Sadly, like a lot of boat improvement projects, nothing looked to have changed to the casual observer.

When I pulled into my old slip after months away, a woman on a neighboring boat said, “I thought you were off sailing the world.”

“Why yes”, I said, “Let me tell you about it..."

 

SUMMARY of Materials

WOOD
• Two sheets of ¾” marine ply for the cockpit sides and sole. If you are more careful in planning than I, you may get away with one sheet. After cutting the sides, I was left with a roughly one foot by eight foot piece of ply, but couldn’t make the sole of it. The second sheet was used for the sole alone, and there was lots left over.
• One small piece of ½” ply, for fairing the new aft bulkhead to the old.
• One 2” x 8” x 12’ piece of Santa Maria for the framing. Again, planning better may serve you. I bought a second, but ended up using only a little of it.

FASTENERS
• #14 x 3” wood screws. These fasten the aft bulkhead to the vertical supports. You need 10, so buy 15.
• #14 x 2 ¼” wood screws. These fasten the cockpit sides to their vertical supports. Buy a box of 100. You only need about 30, but this is a favorite fastener size on the Mariner. You’ll find other places to use them. In fact, I’ll admit I now buy all fasteners by the box. They're actually cheaper that way, and one always finds uses for them.
• #12 x 1 ½” wood screws. These fasten the cockpit sides to their single horizontal backing frame.
• #14 x 2 ½” machine screws attach the "box" of the sole frame to the four cockpit sides. Also nuts and three washers per screw (one a lock washer).
• #14 x 3 ½” machine screws attach the cockpit sole to its frames. I couldn’t find 3 1/2”, so used 4”.
• #8 x 1 ½” oval head screws hold the Lexan pieces in place.
• Brass brads, 1 ½”. Nice to have around. If you’re doing jobs solo, they can help hold the end of a long piece you’re trying to fit.

ADHESIVES AND SEALANTS
• West System epoxy. I used this for all bonding and sheathing. Plan on about 2 gallons of resin and equivalent hardener. For fairing I used 407 Low Density (red wine color) for areas that needed to be smooth and a little strong and 410 Micro Light (chocolate ice cream color) for every thing else.

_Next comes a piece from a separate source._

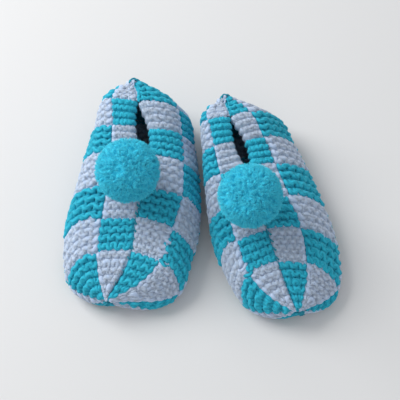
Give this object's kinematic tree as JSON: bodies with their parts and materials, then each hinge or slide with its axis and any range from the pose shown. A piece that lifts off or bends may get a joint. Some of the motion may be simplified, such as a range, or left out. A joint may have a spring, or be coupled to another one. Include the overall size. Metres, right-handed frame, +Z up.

Both look good enough to eat when mixed, but do resist. For bonding wood joints, I added 406 Colloidal Silica to the mix.
• Smith’s Clear Penetrating Epoxy. This was for all wood that might otherwise be left bare, for example the end grain of ply and frames that will never see the light of day and don’t need paint. I used very little on this job but usually buy it by the gallon as it gets used everywhere.
• 3M 5200. One 10.3 oz tube
• 3M 101. One tube 10.3 oz tube

FIBERGLASS
(I used scrap left over from deck rebuild, so these are estimates.)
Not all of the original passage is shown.